(Object modeling scripts)
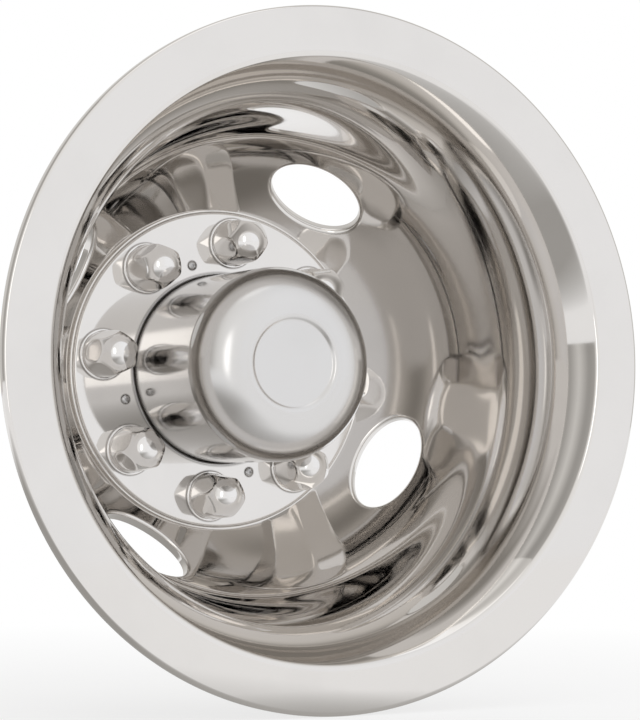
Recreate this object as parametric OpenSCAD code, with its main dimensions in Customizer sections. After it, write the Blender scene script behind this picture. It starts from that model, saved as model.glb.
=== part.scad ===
// Cover for a dual rear truck wheel: a deep stainless dish with a flat lip, four hand holes,
// a tall hub cap and a ring of acorn lug covers. The wheel's axis is Y, and the front faces -Y.

/* [Liner] */
// Thickness of the stainless sheet
sheet_t = 1.0; // [0.8:0.1:1.2]
// Outside diameter of the lip
lip_d = 435; // [425:1:445]
// Width of the flat face of the lip
lip_flat_w = 25; // [20:0.5:28]
// Radius of the rolled outer edge
lip_roll_r = 2.5; // [2:0.1:4]
// Length of the skirt behind the rolled edge
lip_skirt_l = 3; // [1:0.5:8]
// Radius of the bend from the lip into the barrel
throat_bend_r = 5; // [3:0.5:8]
// Depth from the lip's face to the bolt face
dish_depth = 172; // [160:1:180]
// Flare of the barrel where it leaves the lip, in degrees from the axis
barrel_taper = 38; // [35:0.5:41]
// Length over which the barrel loses that flare
barrel_pull = 87; // [82:1:91]
// Slope of the bowl where it starts, in degrees from the bolt face
bowl_slope = 31; // [29:0.5:33]
// Length over which the bowl keeps near that slope
bowl_pull = 95; // [90:1:99]

/* [Bolt face] */
// Width of the bolt face left outside the lug covers
face_margin = 3.2; // [2.8:0.1:5]
// Height of the bolt face over the groove round it
face_step = 3; // [2.8:0.1:4]
// Radius of the bend at the bolt face's edge
face_bend_r = 1.5; // [1.2:0.1:1.6]
// Radius of the groove round the bolt face
groove_r = 1.2; // [1:0.1:1.3]

/* [Lug covers] */
// Number of lug covers
lug_n = 8; // [6:1:10]
// Distance from the hub cap's drum out to the bolt circle
lug_out = 22.5; // [22:0.1:24]
// Turn of the first lug cover about the axis, in degrees
lug_turn = 39.5; // [0:0.5:45]
// Diameter of a lug cover's foot
cover_foot_d = 33.5; // [32:0.5:35]
// Thickness of the foot
cover_foot_t = 1.6; // [1:0.1:3]
// Diameter of the round body over the foot
cover_body_d = 30.6; // [29.6:0.2:31.6]
// Height of that body over the bolt face, up to the dome
cover_body_h = 21; // [18:0.5:26]
// Width across the flats, half way up the body
cover_hex_w = 28.6; // [27.6:0.2:29.2]
// Lean of the flats, in degrees
cover_hex_lean = 6.5; // [5:0.5:8]
// Height of the domed end
cover_dome_h = 14; // [12:0.5:15]
// Diameter of the bore that a wheel stud goes into
cover_bore_d = 21; // [18:0.5:21.4]
// Length of that bore from the neck's open end
cover_bore_l = 16; // [14:0.5:20]
// Step from the bore to the wider room over it
cover_room_step = 0.6; // [0.4:0.1:0.8]
// Wall of the neck that passes through the bolt face
cover_neck_t = 1.2; // [0.8:0.1:1.6]
// Length of the neck behind the bolt face
cover_neck_l = 4; // [3:0.5:8]
// Rounding at the edge of the foot
cover_foot_ease = 0.6; // [0.3:0.1:0.8]
// Turn of the hexagon about the cover's axis, in degrees
cover_hex_turn = 0; // [0:1:60]
// Thickness of the cover's end over the hollow
cover_end_t = 1.8; // [1:0.1:3]
// Gap round each neck and rivet in its hole
hole_gap = 0.3; // [0.2:0.05:0.5]

/* [Cover clips] */
// Outside diameter of a push-on clip
clip_d = 32; // [30:0.5:33]
// Thickness of the clip's spring steel
clip_t = 0.7; // [0.5:0.1:1.2]
// Height of the clip's turned rim
clip_rim_h = 1.8; // [1.2:0.1:2.5]
// Number of gripping teeth in a clip
clip_teeth = 6; // [4:1:8]
// Width of the slots between the teeth
clip_slot_w = 2.4; // [1.6:0.1:3]
// Length of a tooth
clip_tooth_l = 2.2; // [1.5:0.1:2.6]
// Gap between the teeth and the neck
clip_gap = 0.05; // [0.03:0.01:0.1]

/* [Hub cap] */
// Outside diameter of the drum
cap_d = 125; // [121:0.5:127]
// Height of the drum over the bolt face, up to the shoulder
cap_drum_h = 87; // [80:0.5:95]
// Radius of the shoulder between drum and front
cap_shoulder_r = 4; // [3:0.5:5]
// Slope of the front where it leaves the shoulder, in degrees
cap_front_slope = 46; // [42:1:50]
// Length over which the front keeps near that slope
cap_front_pull = 14; // [11:1:17]
// Length over which the front flattens towards its top
cap_top_pull = 12; // [9:1:14]
// Height of the front over the drum
cap_front_h = 24; // [22:0.5:26]
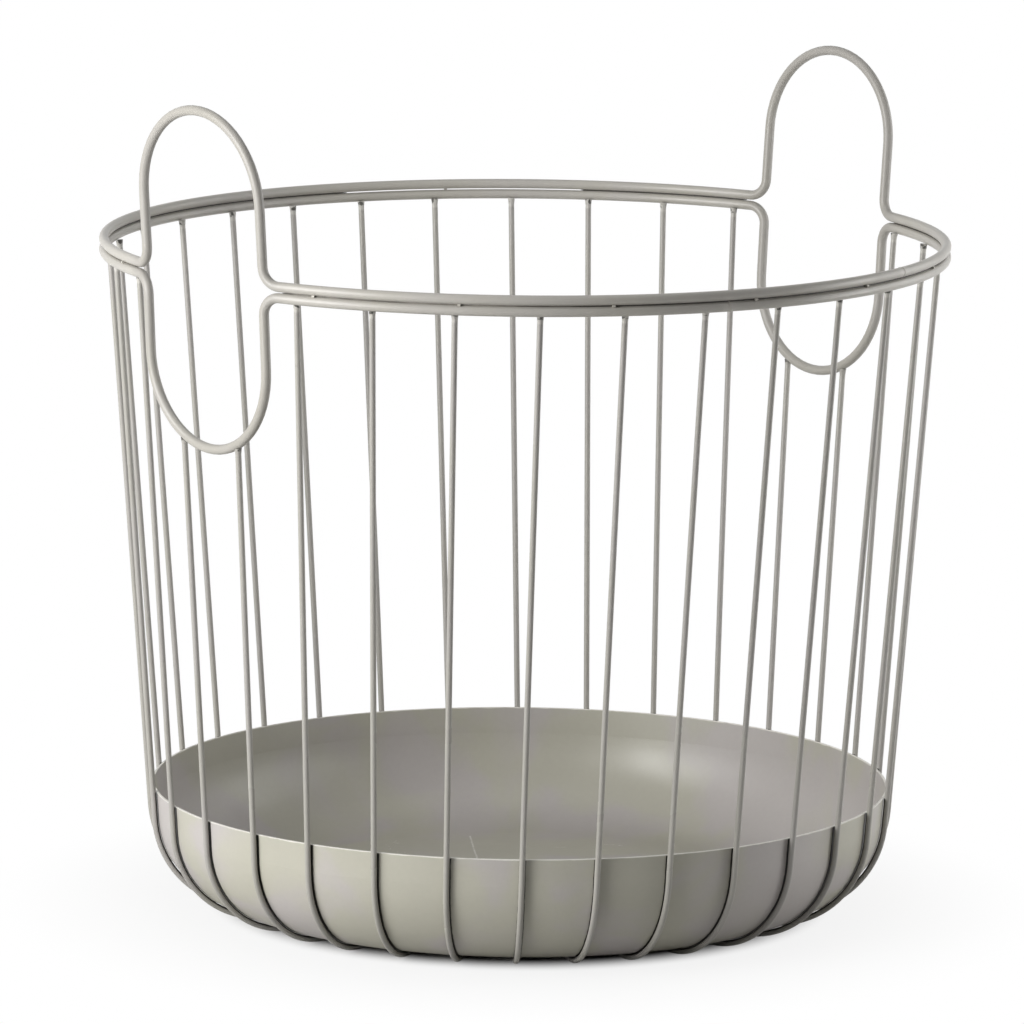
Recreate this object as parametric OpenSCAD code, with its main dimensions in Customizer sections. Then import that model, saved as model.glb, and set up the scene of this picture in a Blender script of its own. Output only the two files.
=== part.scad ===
// Round open basket of bent and welded steel wire with a shallow sheet tray as its floor.
// Two stacked rim wires are each bent from one length: the upper one rises into two arched
// handles, the lower one dips into a loop under each arch. Straight staves hang from the lower
// wire, follow the wall's taper, bend in under the tray and end in flat feet on the floor.
// The origin is on the floor at the basket's axis, +Z is up and the handles are on the X axis.

/* [Rim] */
// Outer diameter of the rim
rim_d = 400; // [360:1:460]
// Height of the rim's top edge over the floor
rim_h = 320; // [260:1:400]
// Diameter of the rim and handle wire
rim_wire_d = 4.6; // [3.8:0.1:5.6]
// Slit between the two rim wires
rim_slit = 0.5; // [0.2:0.05:0.8]

/* [Bends] */
// How much thinner the wire is drawn in a tight bend, and the sheet in the tray's wall
bend_neck = 0.03; // [0.02:0.01:0.06]
// How far a bend laps into the wire at each of its ends
bend_lap = 0.25; // [0.15:0.05:0.35]

/* [Handles] */
// Half the width of a handle, from its middle to the centre of a leg
grip_half_w = 41.5; // [36:0.5:46]
// Length from the rim wire to the start of a handle's round end
grip_leg = 34; // [24:1:50]
// Bend radius between the rim and a handle's leg
grip_bend_r = 8.5; // [6:0.5:11]
// Outward lean of the raised arches
arch_lean = 4; // [2:0.5:9]
// Inward lean of the loops that dip below the rim
dip_lean = 3; // [0.5:0.5:5]

/* [Staves] */
// Number of staves round the basket
stave_count = 32; // [24:4:36]
// Diameter of the stave wire
stave_wire_d = 2.8; // [2.2:0.1:3.6]
// Bend radius at the foot of a stave
stave_bend_r = 47; // [36:1:56]
// Length of the foot that runs in under the tray
foot_len = 40; // [25:1:60]
// Sideways lean of the staves, which turns the feet a little against the rim
stave_lean = 1.1; // [0:0.1:2.5]
// How far inside the centre of the rim wire a stave is welded on
stave_inset = 2.8; // [1.5:0.1:3]
// How far below the centre of the rim wire such a stave's end is
stave_drop = 1.8; // [1.4:0.1:2.2]

/* [Tray] */
// Radius of the tray's flat floor, where the staves touch down
tray_floor_r = 128.5; // [110:0.5:145]
// Height of the tray's raw upper edge over the floor
tray_h = 58; // [50:1:90]
// Thickness of the tray's sheet
sheet_t = 1; // [0.8:0.1:1.6]
// Clearance between a stave and the tray, and at a stave's top end
seat_gap = 0.2; // [0.1:0.05:0.3]

/* [Welds] */
// Number of tack welds between the rim wires along one side
tack_count = 8; // [4:1:10]
// Length of a tack weld along the rim
tack_len = 1.3; // [0.8:0.1:4]
// Diameter of the tack weld's bead in the crevice between the rim wires
tack_d = 1.3; // [1.2:0.1:2.4]
// Position of the upper rim wire's closing weld round the basket
upper_seam_az = 289; // [220:1:320]
// Position of the lower rim wire's closing weld round the basket
lower_seam_az = 256; // [220:1:320]
// Thickness of a closing weld along the wire
seam_t = 0.8; // [0.5:0.1:1.5]
// How far a closing weld stands proud of the wire
seam_proud = 0.15; // [0.05:0.05:0.3]
// How much wider than its wire a stave's weld flares at the rim
flare_grow = 0.7; // [0.4:0.1:0.9]
// Length of a stave's weld flare
flare_len = 3.2; // [2:0.1:4]
// How far a stave's weld flare reaches up beside the wire that the stave hangs from
flare_up = 0.7; // [0.6:0.1:1]
// Diameter of the weld between a foot and the tray
foot_weld_d = 2.2; // [1.6:0.1:2.6]
// How far in from the end of the bend a foot is welded
foot_weld_in = 20; // [8:1:24]
// Clearance left between a weld and the wires that it joins
weld_gap = 0.05; // [0.02:0.01:0.1]

/* [Hidden] */
coat = [0.66, 0.65, 0.61];
wire_facets = 24;
arc_facets = 120;
rim_r = (rim_d - rim_wire_d) / 2;
upper_z = rim_h - rim_wire_d / 2;
lower_z = upper_z - rim_wire_d - rim_slit;
seam_half_turn = asin((seam_t / 2 + weld_gap) / rim_r);
stave_pitch = 360 / stave_count;
bend_z = stave_wire_d / 2 + stave_bend_r;
tray_outer_bend_r = stave_bend_r - stave_wire_d / 2 - seat_gap;
tray_under_z = stave_wire_d + seat_gap;
tack_middle_share = 0.25;
tack_root_share = 0.125;

function stave_name(i) = str("stave_", i < 10 ? "0" : "", i);

// Handle geometry. The tangent of the rim at an azimuth meets the leg's line at a corner, and
// the bend takes the same length, its reach, off both. Up is 1 for an arch and -1 for a dip.
function leg_az(reach) = asin(grip_half_w / norm([rim_r, reach])) + atan(reach / rim_r);
function corner_turn(az, lean, up) = acos(up * sin(az) * sin(lean));
function corner_reach(az, lean, up) = grip_bend_r * tan(corner_turn(az, lean, up) / 2);
function grip_az(lean, up) = leg_az(corner_reach(leg_az(grip_bend_r), lean, up));
function leg_x(az, reach) = rim_r * cos(az) + reach * sin(az);

// Bend tables as a wire former writes them. A row is [feed, roll, bend radius, turn, neck].
function grip_steps(lean, up) =
  let (
    az = grip_az(lean, up),
    turn = corner_turn(az, lean, up),
    straight = grip_leg - corner_reach(az, lean, up),
    roll_up = up * 90 + atan(cos(az) * tan(lean)),
    roll_in = 180 + up * atan(tan(az) * cos(lean))
  )
  [
    [0, roll_up, grip_bend_r, turn, bend_neck],
    [straight, roll_in, grip_half_w, 180, bend_neck],
    [straight, -roll_in, grip_bend_r, turn, bend_neck],
    [0, -roll_up, rim_r, 180 - 2 * az, 0]
  ];

function with_last_turn(steps, turn) =
  [for (i = [0 : len(steps) - 1]) let (s = steps[i]) i < len(steps) - 1 ? s : [s[0], s[1], s[2], turn, s[4]]];

function rim_steps(lean, up, seam_az) =
  let (az = grip_az(lean, up))
  concat(
    [[0, 0, rim_r, 360 - az - seam_az - seam_half_turn, 0]],
    grip_steps(lean, up),
    with_last_turn(grip_steps(lean, up), seam_az - seam_half_turn - 180 - az)
  );

// Wire geometry. A wire starts at the origin along +Z and each bend turns it towards its own +X.
module bar(d, length) {
  cylinder(d = d, h = length, $fn = wire_facets);
}

// A tight bend is drawn a little thinner than the wire, and laps into the wire at both its ends.
module bend(d, r, turn, neck) {
  lap_turn = neck > 0 ? asin(bend_lap / r) : 0;
  translate([r, 0, 0])
    rotate([90, 0, 180])
      rotate([0, 0, -lap_turn])
        rotate_extrude(angle = turn + 2 * lap_turn, $fn = arc_facets)
          translate([r, 0])
            circle(d = d - neck, $fn = wire_facets);
}

module wire_run(d, steps, i = 0) {
  feed = steps[i][0];
  roll = steps[i][1];
  r = steps[i][2];
  turn = steps[i][3];
  if (feed > 0) bar(d, feed);
  translate([0, 0, feed])
    rotate([0, 0, roll]) {
      if (turn > 0) bend(d, r, turn, steps[i][4]);
      if (i < len(steps) - 1)
        translate([r, 0, 0])
          rotate([0, turn, 0])
            translate([-r, 0, 0])
              wire_run(d, steps, i + 1);
    }
}

module rim_wire(z, lean, up, seam_az) {
  rotate([0, 0, seam_az + seam_half_turn])
    translate([rim_r, 0, z])
      rotate([90, 0, 180])
        wire_run(rim_wire_d, rim_steps(lean, up, seam_az));
}

module rim_wire_upper() {
  color(coat) rim_wire(upper_z, arch_lean, 1, upper_seam_az);
}

module rim_wire_lower() {
  color(coat) rim_wire(lower_z, dip_lean, -1, lower_seam_az);
}

// Staves. Most are welded on inside and under the rim wire. Those next to a handle's middle hang
// from the round end of its dip, and start at the centre of that wire.
function stave_az(i) = (i - 0.5) * stave_pitch;
function stave_side(i) = rim_r * sin(stave_az(i));
function under_dip(i) = abs(stave_side(i)) < grip_half_w;
function dip_drop(i) = grip_leg + sqrt(pow(grip_half_w, 2) - pow(stave_side(i), 2));
function dip_x() =
  let (az = grip_az(dip_lean, -1))
  leg_x(az, corner_reach(az, dip_lean, -1));
function stave_top_r(i) =
  under_dip(i) ? norm([dip_x() - dip_drop(i) * sin(dip_lean), stave_side(i)]) : rim_r - stave_inset;
function stave_top_az(i) =
  let (out = dip_x() - dip_drop(i) * sin(dip_lean))
  under_dip(i) ? atan2(stave_side(i), cos(stave_az(i)) > 0 ? out : -out) : stave_az(i);
function stave_top_z(i) = under_dip(i) ? lower_z - dip_drop(i) * cos(dip_lean) : lower_z - stave_drop;

function stave_steps(top_r, top_z) =
  let (
    across = top_r - tray_floor_r,
    down = (top_z - stave_wire_d / 2) / cos(stave_lean) - stave_bend_r,
    slant = norm([across, down]),
    taper = atan2(across, down) - asin(stave_bend_r / slant)
  )
  [taper, [[sqrt(pow(slant, 2) - pow(stave_bend_r, 2)), 0, stave_bend_r, 90 - taper, bend_neck], [foot_len, 0, 0, 0, 0]]];

module stave_flare(drop) {
  translate([0, 0, rim_wire_d / 2 - flare_up - drop])
    cylinder(d1 = stave_wire_d + flare_grow, d2 = stave_wire_d - bend_neck, h = flare_len, $fn = wire_facets);
}

module dip_end(d) {
  az = grip_az(dip_lean, -1);
  translate([leg_x(az, corner_reach(az, dip_lean, -1)), 0, lower_z])
    rotate([0, dip_lean, 0])
      translate([0, 0, -grip_leg])
        rotate([90, 0, 90])
          rotate_extrude(angle = -180, $fn = arc_facets)
            translate([grip_half_w, 0])
              circle(d = d, $fn = wire_facets);
}

module hanging_wire(i) {
  d = rim_wire_d + 2 * seat_gap;
  if (under_dip(i))
    rotate([0, 0, cos(stave_az(i)) > 0 ? 0 : 180]) dip_end(d);
  else
    rotate([0, 0, stave_az(i) - stave_pitch / 2])
      rotate_extrude(angle = stave_pitch, $fn = arc_facets)
        translate([rim_r, lower_z])
          circle(d = d, $fn = wire_facets);
}

module stave(i) {
  top_z = stave_top_z(i);
  plan = stave_steps(stave_top_r(i), top_z);
  color(coat)
    difference() {
      rotate([0, 0, stave_top_az(i)])
        translate([stave_top_r(i), 0, top_z])
          rotate([-stave_lean, 0, 0])
            rotate([0, 180 + plan[0], 0]) {
              wire_run(stave_wire_d, plan[1]);
              stave_flare(under_dip(i) ? 0 : stave_drop);
            }
      hanging_wire(i);
    }
}

// Tray. Its corner shares the bend's centre with the staves, and its wall keeps to their taper.
// The drawn wall is a little thinner than the sheet and laps into the corner.
module tray_section() {
  taper = stave_steps(rim_r - stave_inset, lower_z - stave_drop)[0];
  inner = tray_outer_bend_r - sheet_t;
  wall_len = (tray_h - bend_z + tray_outer_bend_r * sin(taper)) / cos(taper);
  translate([0, tray_under_z]) square([tray_floor_r, sheet_t]);
  translate([tray_floor_r, bend_z]) {
    intersection() {
      difference() {
        circle(r = tray_outer_bend_r, $fn = arc_facets);
        circle(r = inner, $fn = arc_facets);
      }
      translate([0, -tray_outer_bend_r]) square([tray_outer_bend_r, tray_outer_bend_r]);
      rotate(-taper) translate([-tray_outer_bend_r, -2 * tray_outer_bend_r]) square(2 * tray_outer_bend_r);
    }
    rotate(-taper)
      translate([inner + bend_neck / 2, -bend_lap])
        square([sheet_t - bend_neck, bend_lap + wall_len]);
  }
}

module tray() {
  color(coat) rotate_extrude($fn = arc_facets) tray_section();
}

// Welds. Tacks fill short stretches of the crevice between the rim wires on its outer side.
function tack_az(i) =
  let (first = grip_az(arch_lean, 1) + stave_pitch / 2)
  first + (180 - 2 * first) * (i - 1) / (tack_count - 1);

module tack_section() {
  middle = (upper_z + lower_z) / 2;
  difference() {
    translate([rim_r + rim_wire_d * tack_middle_share, middle]) circle(d = tack_d, $fn = wire_facets);
    translate([rim_r, upper_z]) circle(d = rim_wire_d + 2 * weld_gap, $fn = wire_facets);
    translate([rim_r, lower_z]) circle(d = rim_wire_d + 2 * weld_gap, $fn = wire_facets);
    translate([0, middle - tack_d]) square([rim_r + rim_wire_d * tack_root_share, 2 * tack_d]);
  }
}

module rim_tack_welds() {
  sweep = 2 * asin(tack_len / 2 / rim_r);
  color(coat)
    for (side = [0, 180], i = [1 : tack_count])
      rotate([0, 0, side + tack_az(i) - sweep / 2])
        rotate_extrude(angle = sweep, $fn = arc_facets) tack_section();
}

module seam_weld(az, z) {
  rotate([0, 0, az])
    translate([rim_r, seam_t / 2, z])
      rotate([90, 0, 0])
        cylinder(d = rim_wire_d + 2 * seam_proud, h = seam_t, $fn = wire_facets);
}

module rim_seam_welds() {
  color(coat) {
    seam_weld(upper_seam_az, upper_z);
    seam_weld(lower_seam_az, lower_z);
  }
}

module foot_weld(i) {
  top_z = stave_top_z(i);
  aside = (top_z - stave_wire_d / 2) * tan(stave_lean);
  rotate([0, 0, stave_top_az(i)])
    translate([tray_floor_r - foot_weld_in, -aside, stave_wire_d / 2])
      difference() {
        cylinder(d = foot_weld_d, h = tray_under_z - stave_wire_d / 2, $fn = wire_facets);
        translate([-foot_weld_d, 0, 0])
          rotate([0, 90, 0]) cylinder(d = stave_wire_d + 2 * weld_gap, h = 2 * foot_weld_d, $fn = wire_facets);
      }
}

module foot_welds() {
  color(coat) for (i = [1 : stave_count]) foot_weld(i);
}

rim_wire_upper();
rim_wire_lower();
tray();
rim_tack_welds();
rim_seam_welds();
foot_welds();
for (i = [1 : stave_count]) stave(i);
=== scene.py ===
import math

import bmesh
import bpy
from mathutils import Matrix, Vector


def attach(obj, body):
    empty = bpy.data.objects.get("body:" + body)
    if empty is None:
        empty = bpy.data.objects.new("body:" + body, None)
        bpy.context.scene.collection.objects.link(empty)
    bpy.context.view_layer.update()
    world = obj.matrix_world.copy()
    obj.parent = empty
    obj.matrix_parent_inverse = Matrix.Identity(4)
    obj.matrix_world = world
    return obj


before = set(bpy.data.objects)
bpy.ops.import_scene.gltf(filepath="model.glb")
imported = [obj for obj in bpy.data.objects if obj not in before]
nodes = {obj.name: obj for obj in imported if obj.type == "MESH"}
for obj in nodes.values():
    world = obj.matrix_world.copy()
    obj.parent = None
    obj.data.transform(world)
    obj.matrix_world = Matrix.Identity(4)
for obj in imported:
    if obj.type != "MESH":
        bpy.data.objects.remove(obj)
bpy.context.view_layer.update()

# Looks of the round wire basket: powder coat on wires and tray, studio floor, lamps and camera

MM = 0.001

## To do
Copy exactly, and only, the lines from the one containing "obj.parent = None" through the last line of the listing.

## Output of the exercise
    obj.parent = None
    obj.data.transform(world)
    obj.matrix_world = Matrix.Identity(4)
for obj in imported:
    if obj.type != "MESH":
        bpy.data.objects.remove(obj)
bpy.context.view_layer.update()

# Looks of the round wire basket: powder coat on wires and tray, studio floor, lamps and camera

MM = 0.001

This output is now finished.